I have two competitors that do a similar business.
One has tons more products but zero SEO skills, horrible site design, but does lots of PPC
The other is an older site, decent SEO skills, bland site design, rarely does PPC.
Same annual sales for both. Go figure.
| 4:44 pm on May 5, 2009 (gmt 0)|
T_Miller; how did you find out what your competitor's annual sales were? Did you base them off an average; similar to what I did once I knew a guesstimate on their daily orders?
I feel like I have good SEO for my website, and I've tried using PPC campaigns like Adwords, PriceGrabber, etc... However, I don't know how people can turn a profit unless most PPCs convert into sales.
I had great increase in traffic using PPC, but my sale conversions weren't as high to offset my PPC costs. So it doesn't make sense to use them if I end up losing moeny in the end.
| 5:26 pm on May 5, 2009 (gmt 0)|
|how did you find out what your competitor's annual sales were? |
There's numerous online sources to find out information about businesses.
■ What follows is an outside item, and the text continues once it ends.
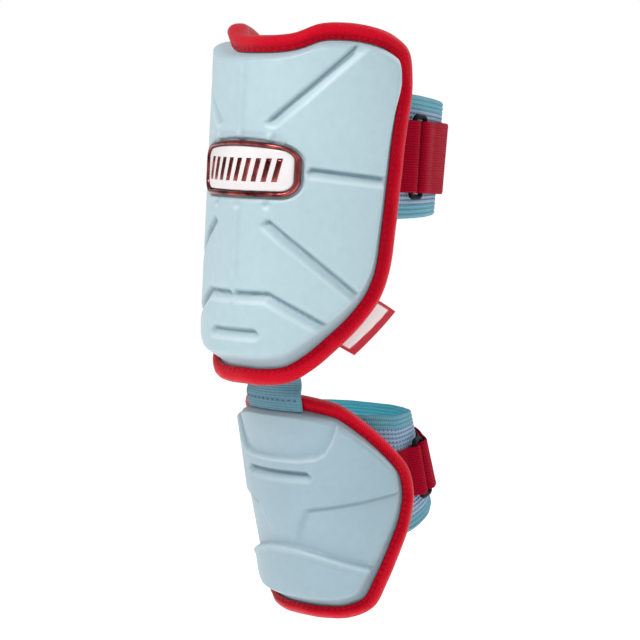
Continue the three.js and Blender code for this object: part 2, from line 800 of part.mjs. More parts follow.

Hoovers, Manta, etc just to name a few.
| 5:40 pm on May 5, 2009 (gmt 0)|
Oh, ok...I heard of Manta before; I just never knew if the information listed on the their site was accurate.
| 5:42 pm on May 5, 2009 (gmt 0)|
Most of those sites source their info from D&B, so it's pretty reliable.
| 9:00 pm on May 5, 2009 (gmt 0)|
Does anyone here besides olimits place test orders thru competitors' sites to determine their sales pace?
| 9:08 pm on May 5, 2009 (gmt 0)|
I think it's a great way to gauge a competitor's sales pace. Most shopping cart systems use a basic 1 digit order number increment; so if you place a test order today and another a month later. It gives you a good average to go off of.
I've also seen test orders on my site as well; so I don't feel bad doing it. I don't abuse it too; I just do 2 "test" orders on my competitor's website and that's it.
| 10:11 pm on May 5, 2009 (gmt 0)|
I try to always make an order to be over the phone, since it saves me money. Also I have huge base of regular customers. They just email me order, so it doesn't count in my shopping cart. I'd say my shopping cart receives only about 30% of my orders. The rest is phone, email, local etc.
| 7:30 am on May 6, 2009 (gmt 0)|
Why do you worry so much about your competitor order amounts?
I don't see how concentrating on their transaction amount could be of any value for fixing up your own shop. There's so many different things that can come into play rather than just assuming the order numbers are single increments or actual orders.. so much in fact, that it's probably useless trying to rack your brain about the differences.
One thing I would absolutely never do is order from a competitor. In business, every penny counts! I'd rather keep that in my own pocket, thank you very much.
I see my competitors stealing my ideas so often that I imagine gathering info about their order processing aspects would be of no real value.
I prefer to do my best to keep my shop and the shopping experience unique to my customers, rather than re-invent the wheel and do whatever the other guys are doing.
*I should mention that my comments have nothing to do with actively checking their site and traffic ranks and such. I do both regularly and try to keep a tab on what they're doing on this end of things. ...their transaction amount though, is a losing battle. You'll never truly know what's going on unless they actually tell you.
Those reporting sites that estimate daily ad revenue, traffic, sales, etc. are always totally off for my store. Not even close. I would never pay much attention to these when comparing my competitor's to my store.
| 10:26 am on May 6, 2009 (gmt 0)|
|One thing I would absolutely never do is order from a competitor. In business, every penny counts! I'd rather keep that in my own pocket, |
You don't spend money. With many carts, a standard test credit card number will work. Or you can "order" on a "send check by mail" basis.
| 10:01 pm on May 6, 2009 (gmt 0)|
Those sources are just telling you what people reported. I could report $20 million in annual sales and they will put it up there.
| 3:06 pm on May 7, 2009 (gmt 0)|
|Those sources are just telling you what people reported. I could report $20 million in annual sales and they will put it up there. |
And that would standout as BS, in my niche anyway. LOL
I've found D&B numbers to be pretty accurate and correlates with numbers from our trade association and other sources. It's all just research and it's important to correlate anything from multiple sources and angles.
One figure we pay attention to is revenue per employee. In our niche, whether it's a small local B&M or the largest mail order/internet company, this figure stays within a relatively small range (less than 50K difference from top to bottom). Every now and then I run across a competitor whose RPE is very high for the industry, further research always reveals their sales include other niches not directly related.
Back to the OP:
The test method mentioned is not a good barometer.
Market research is important. But it's nothing to stress over.
Working to improve your own site and it's sales is more productive than worrying about how much the other guy is selling.